Ofício a pedir detenção de Manuel Chang foi feito à pressa?
30 de janeiro de 2019Será que o ofício do Tribunal Supremo de Moçambique foi feito à pressa? O tribunal parece ter-se esquecido de pedir o levantamento da imunidade do deputado Manuel Chang, ao solicitar, na semana passada, a sua prisão preventiva.
A Comissão Permanente do Parlamento autorizou, na terça-feira (29.01), a detenção de Chang, como pediu o Supremo. Mas, na realidade, o deputado ainda não pode ser detido em Moçambique, porque continua a desfrutar de imunidade.
Para se votar o levantamento da imunidade, é preciso convocar uma sessão plenária.
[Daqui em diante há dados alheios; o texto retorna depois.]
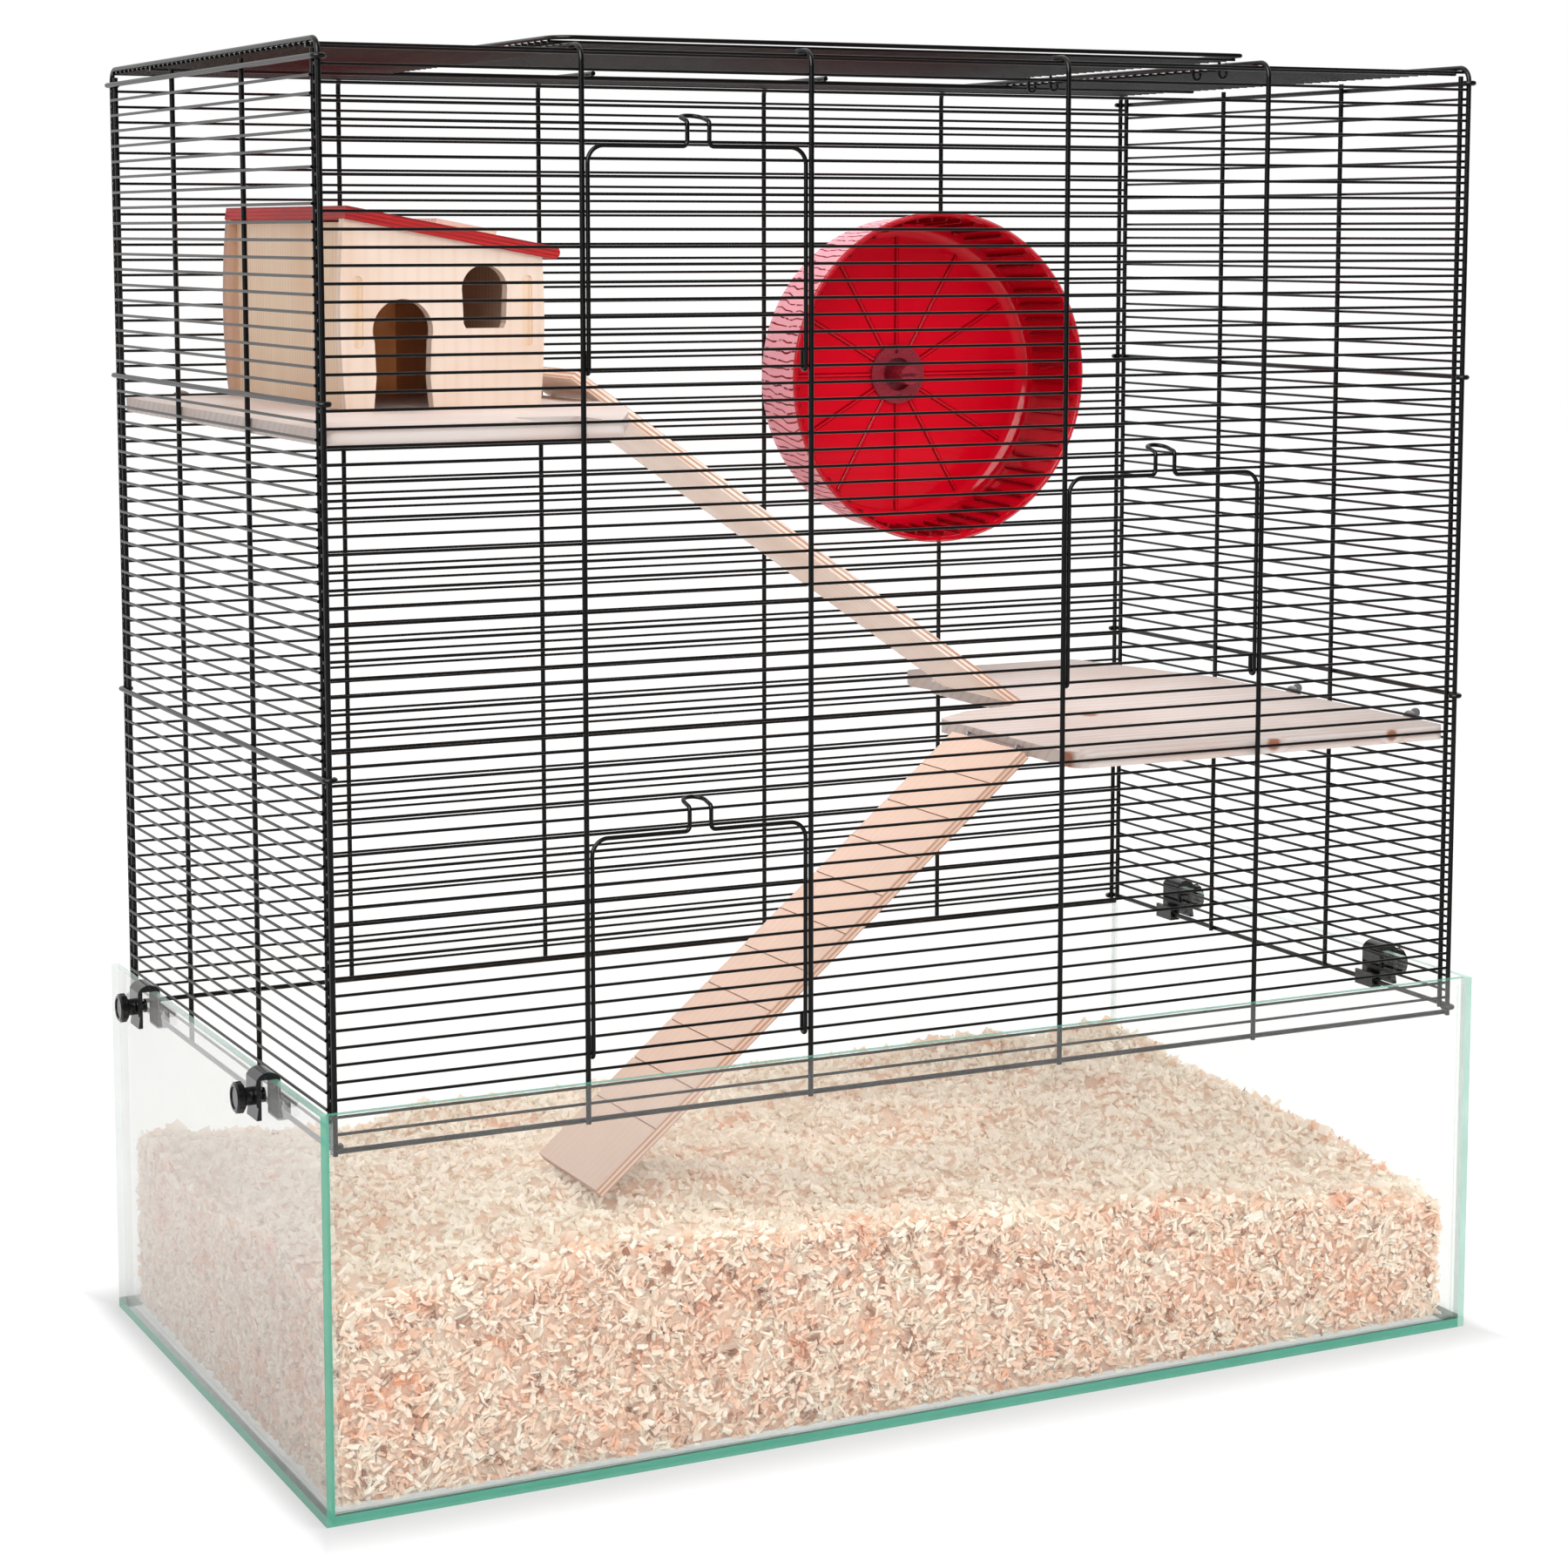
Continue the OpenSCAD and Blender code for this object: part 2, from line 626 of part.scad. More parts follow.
// Two round corners at the free end, two tight ones at the hinge
module roof_door_frame() {
    r = 14;
    h = 4;
    color([0.07, 0.07, 0.08]) translate([0, 0, rd_z]) union() {
        wire_y(rd_left, rd_y0 + r, rd_y1 - r, 0, door_wire);
        wire_y(rd_right, rd_y0 + h, rd_y1 - h, 0, door_wire);
        wire_x(rd_left + r, rd_right - h, rd_y0, 0, door_wire);
        wire_x(rd_left + r, rd_right - h, rd_y1, 0, door_wire);
        translate([rd_left + r, rd_y0 + r, 0]) wire_arc(r, door_wire, 180, 270);
        translate([rd_left + r, rd_y1 - r, 0]) wire_arc(r, door_wire, 90, 180);
        translate([rd_right - h, rd_y0 + h, 0]) wire_arc(h, door_wire, 270, 360);
        translate([rd_right - h, rd_y1 - h, 0]) wire_arc(h, door_wire, 0, 90);
    }
}

module roof_door_rows()
    color([0.09, 0.09, 0.1])
        for (k = [1:roof_door_bars])
            wire_x(rd_left - 0.6, rd_right + 0.6, rd_y0 + k * bar_pitch, rd_row_z, bar_d);

// Long hooks that pass down between the roof bars and round the hinge wire
module roof_door_hooks()
    color([0.07, 0.07, 0.08])
        for (k = [3, 6, roof_door_bars - 5, roof_door_bars - 2]) {
            y = rd_y0 + k * bar_pitch;
            low = roof_z - 5;
            union() {
                wire_z(rd_hinge_x - hook_r, y, low, rd_z + 0.4, hook_wire);
                translate([rd_hinge_x, y, low]) in_xz() wire_arc(hook_r, hook_wire, 180, 360);
                wire_z(rd_hinge_x + hook_r, y, low, roof_z + 2, hook_wire);
            }
        }

// ---------------------------------------------------------------- shelves

// Wide at the front door side, with a window cut through behind its front edge
module upper_shelf()
    color([0.92, 0.86, 0.8])
        difference() {
            translate([0, 0, upper_top - shelf_t]) linear_extrude(shelf_t) upper_outline();
            shelf_bores();
        }

module upper_outline()
    difference() {
        rounded(8) polygon([
            [-shelf_side, shelf_front], [upper_edge - 76, shelf_front],
            [upper_edge - 74, shelf_front + 13], [upper_edge - 32, -108],
            [upper_edge - 13, -63], [upper_edge + 3, -6], [upper_edge, 8],
            [upper_edge, shelf_back], [-shelf_side, shelf_back]]);
        translate([upper_edge - 120, shelf_front + 26]) rounded(8) square([42, 46]);
    }

// Wide at the front, with a bay behind it for the upper ramp and a cut back corner
module lower_shelf()
    color([0.92, 0.86, 0.8])
        difference() {
            translate([0, 0, lower_top - shelf_t]) linear_extrude(shelf_t) lower_outline();
            shelf_bores();
        }

module lower_outline()
    rounded(10) polygon([
        [shelf_side, shelf_front], [lower_edge, shelf_front], [lower_edge, -30],
        [lower_edge + 32, -8], [lower_back_edge - 14, 3], [lower_back_edge - 2, 12],
        [lower_back_edge - 2, 140], [lower_back_edge + 8, 150], [lower_back_edge + 2, 178],
        [lower_back_edge + 12, shelf_back - 6], [shelf_side - 42, shelf_back - 6], [shelf_side, 60]]);

// Bolt in a shelf's edge with a washer and a wing nut outside the bars
module hanger_bolt(reach) {
    translate([0, 0, -bolt_deep]) cylinder(d = bolt_d, h = bolt_deep + reach + 7, $fn = 24);
    translate([0, 0, reach + weld]) cylinder(d = washer_d, h = washer_t, $fn = 32);
    translate([0, 0, reach + washer_t]) {
        cylinder(d = 8, h = 4, $fn = 32);
        for (s = [-1, 1]) translate([s * 6, 0, 3.4]) rotate([90, 0, 0])
            translate([0, 0, -0.8]) cylinder(d = 7, h = 1.6, $fn = 32);
    }
}

module at_back_bolts()
    for (x = [-shelf_side + 40, upper_edge - 40])
        translate([x, shelf_back, upper_mid]) rotate([-90, 0, 0]) children();

module at_side_bolts()
    for (y = bolt_y) translate([shelf_side, y, lower_mid]) rotate([0, 90, 0]) children();

module shelf_bolts()
    color([0.7, 0.7, 0.72]) {
        at_back_bolts() hanger_bolt(row_front + bar_d / 2 - shelf_back);
        at_side_bolts() hanger_bolt(half_w + bar_in + bar_d / 2 - shelf_side);
    }

function inset_pair(y) = [y + eye_inset, y + ramp_w - eye_inset];

// Screw eyes in the edges of the shelves, which the ramps hang on
module ramp_eyes()
    color([0.7, 0.7, 0.72]) {
        for (y = inset_pair(upper_ramp_y)) translate([upper_pin[0], y, upper_pin[1]]) union() {
            in_xz() wire_arc(eye_r, eye_wire, 0, 360);
            wire_x(upper_edge - eye_deep - upper_pin[0], -eye_r, 0, 0, eye_wire);
        }
        for (y = inset_pair(lower_ramp_y)) translate([lower_pin[0], y, lower_pin[1]]) union() {
            in_xz() wire_arc(eye_r, eye_wire, 0, 360);
            wire_x(eye_r, lower_edge + eye_deep - lower_pin[0], 0, 0, eye_wire);
        }
    }

// Blind holes in the shelves for the bolts and the shanks of the eyes
module shelf_bores() {
    deep = eye_deep + bore_gap;
    at_back_bolts() translate([0, 0, -bolt_deep - bore_gap])
        cylinder(d = bolt_d + 2 * bore_gap, h = bolt_deep + 1, $fn = 24);
    at_side_bolts() translate([0, 0, -bolt_deep - bore_gap])
        cylinder(d = bolt_d + 2 * bore_gap, h = bolt_deep + 1, $fn = 24);
    for (y = inset_pair(upper_ramp_y))
        wire_x(upper_edge - deep, upper_edge + 1, y, upper_pin[1], eye_wire + 2 * bore_gap);
    for (y = inset_pair(lower_ramp_y))
        wire_x(lower_edge - 1, lower_edge + deep, y, lower_pin[1], eye_wire + 2 * bore_gap);
}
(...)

E não foi isso que o Supremo pediu: "O Tribunal Supremo pediu apenas que fosse autorizada a prisão preventiva de um deputado e o Parlamento não pode extravasar esse pedido", comenta o advogado Rodrigo Rocha em entrevista à DW.
"Erro crasso"
Mas esta não foi a única questão polémica no pedido do Tribunal Supremo para a prisão preventiva de Manuel Chang.
Além de não se pedir o levantamento da imunidade de Chang, há também erros no ofício do tribunal. A própria 1a. Comissão do Parlamento, citada pelo jornal "A Verdade", diz que constatou várias falhas no documento, incluindo o facto de não se mencionar "as datas em que os supostos crimes de que é acusado o deputado foram cometidos" ou de se referir leis já revogadas.
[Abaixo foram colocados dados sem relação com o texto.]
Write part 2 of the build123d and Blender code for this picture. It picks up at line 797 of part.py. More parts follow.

"Não é essa a postura que se espera de um Tribunal Supremo, que deverá ser a última instância na resolução de qualquer litígio", diz Rocha.
"É um erro crasso, que não tem desculpa, e tem de se tirar ilações da forma como está a funcionar o Supremo, para que situações desta natureza não possam voltar a acontecer."
Chang volta a tribunal esta quinta-feira
Será que foi a pressa em publicar o ofício que causou os erros?
Para esta quinta-feira (31.01), está marcada uma nova audiência de Manuel Chang no tribunal de Kempton Park, em Joanesburgo. Chang deverá ficar a saber se aguarda, ou não, em liberdade condicional a decisão da sua transferência para Maputo ou da extradição para os Estados Unidos da América (EUA).
O jornalista moçambicano Adérito Caldeira refere que a Justiça moçambicana pode ter pedido apenas a prisão preventiva de Chang para poupar tempo e mostrar já à Justiça sul-africana que há um processo em Moçambique contra o deputado: "O entendimento que eu tive de se não haver feito o pedido de levantamento de imunidade é que é um processo que leva tempo, implica marcar uma sessão plenária".
Segundo Caldeira, isso poderia demorar "na melhor das hipóteses, pelo menos uma semana."
Para poupar tempo, o Tribunal Supremo pode até ter pedido uma coisa que nem é da competência da Comissão Permanente da Assembleia: avaliar um pedido de prisão preventiva de um deputado, diz o jornalista.
Esforços "infrutíferos"
Mas porquê a pressa? Adérito Caldeira nota que "são evidentes os esforços do partido FRELIMO [Frente de Libertação de Moçambique] de tentar evitar a extradição" de Manuel Chang para os EUA, apesar de o partido no poder "dizer que está a cooperar e que deixa as instituições da Justiça trabalhar."
Porém, os esforços têm-se revelado infrutíferos, comenta Caldeira. Moçambique não conseguiu, até agora, mostrar à África do Sul que pode deter Chang. E das duas uma: "ou os esforços estão a ser feitos de uma forma reativa, muito atabalhoadamente, e estão a ser cometidos estes erros, ou então se calhar não há grandes esforços, é só para dar a ideia de que o partido não larga os seus, mas na realidade continua a largá-los."
Há ainda muitas questões em aberto, conclui o jornalista. Esta é uma "novela" com episódios surpreendentes todos os dias. "É uma novela, daquelas interessantes, em que nem conseguimos adivinhar o final…" E, como sublinha o advogado Rodrigo Rocha, não obstante o que se passa em Moçambique, ainda não se sabe o que dirá esta quinta-feira o tribunal de Kempton Park em relação ao caso Manuel Chang.
"Inclusivamente se houvesse um levantamento da imunidade parlamentar de deputado [em Moçambique], de forma nenhuma essa decisão poderia ou pode ser usada para interferir no processo" na África do Sul, afirma Rocha. "São coisas totalmente independentes".